Si bien es verdad este modo de describir a Dios, al ser humano y lo creado, pienso que los descubrimientos científicos del siglo pasado obligan no solo a una representación distinta de estos tres conceptos, sino a un nuevo orden discursivo de ellos. En primer lugar, la creación: si Dios ha creado todo, es sumamente restrictivo describir lo existente como “la naturaleza y los seres que la habitan”. En términos temporales, la realidad tiene casi 14 mil millones de años y en términos espaciales 93 mil millones de años luz. Hablar de la creación, entonces, supone ampliar la escala a aquello que sucede con las lluvias o los mamíferos. En segundo lugar, el ser humano, al que es sumamente complejo describir como culmen de lo existente, y esto por varios flancos: en lo temporal, el ser humano tiene solo 300 mil años; en lo espacial, solo ocupa este planeta; en lo evolutivo, proviene de una especie que sobrevivió a otras. Sin desvalorizar su lugar y rol en lo creado, es imprescindible, al menos, describir la relación que tiene con su creador como parte —y no aparte— de lo existente. En tercer lugar, a Dios: si el ser humano es capaz de reconocerlo como el creador de todo —ampliando esa totalidad a escalas cósmicas y, por tanto, colocando al ser humano en un lugar más sencillo—, ¿no obliga esto a extender lo que decimos de él? Si lo existente va mostrando cada vez más complejidad, ¿no fuerza esto a revisitar los modos demasiado simples para referirse a Dios?
A mi parecer, las ciencias contemporáneas obligan a hablar más y mejor de Dios.

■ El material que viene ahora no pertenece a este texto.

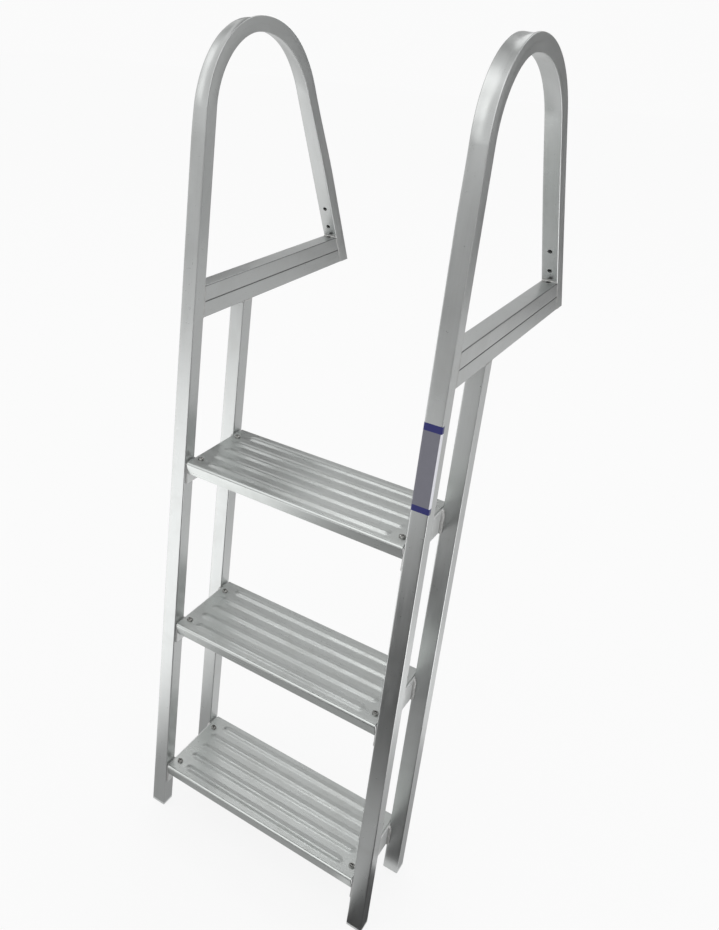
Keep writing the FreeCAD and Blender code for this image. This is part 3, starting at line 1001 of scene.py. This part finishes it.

En el Día Internacional de las Personas con Discapacidad, el papa Francisco señaló: “no existe inclusión, de hecho, si falta experiencia de la fraternidad y de la comunión recíproca”. Entonces, ¿cómo ayudamos a nuestras comunidades a sentir las diferencias como oportunidades para ser mejores personas?1
Las palabras del papa Francisco aludidas en la pregunta están enmarcadas en el reconocimiento del deber que tiene la Iglesia y la sociedad civil de velar por el respeto de la dignidad de todas las personas, independientemente de si se encuentran debilitadas en la mente o en sus capacidades sensoriales o sensitivas. Tal como lo sostiene la antropología cristiana, y de acuerdo con la propia experiencia de Jesús narrada en los Evangelios, no hay ninguna circunstancia que permita desestimar el valor inconmensurable de cada persona (Lucas 23:42-43). Incluso aquellas que han cometido crímenes horrendos contra la humanidad deben ser tratadas con dignidad.
No obstante, las palabras del Papa van más allá del mero reconocimiento que se debe tener de la dignidad de los otros. Para formar una comunidad fraterna no solo hay que reconocer la valía ajena, sino también amar al otro como a un hermano —frater significa ‘hermano’ en latín—. En otras palabras, el asunto va más allá de una valoración meramente intelectual, es necesario que entre el corazón. La inclusión verdadera exige un acto de amor hacia quien tenemos en frente.
La experiencia propuesta por el Papa como base para ser inclusivos consiste en una relación de hermandad que trasciende los vínculos que establecemos con aquellos con quienes sentimos afinidad o que nos hacen sentir bien. Aquí no se aplica el adagio “los amigos son la familia que uno escoge”; es justo lo contrario. Para formar una comunidad que sea fraterna hay que tener claro que todos son la familia que Dios nos dio, sean o no nuestros amigos. Desde esta perspectiva, no es posible escoger a aquellos con quienes seremos inclusivos. La inclusión es con todos; caso contrario, no es verdadera.
Consecuentemente, y para responder de modo directo a la pregunta, en la medida en que seamos conscientes de que somos miembros de una sola familia que, aunque diversa, tiene un origen común,podremos acercarnos al ideal de una comunidad inclusiva y amante de las diferencias, pues expresan la riqueza de una naturaleza que compartimos al ser hijos de un mismo padre, y no de cualquier padre, sino de uno que nos amó hasta el punto de darnos a Jesús, su hijo unigénito, nuestro hermano, para ser rescatados del pecado (Juan 3:16).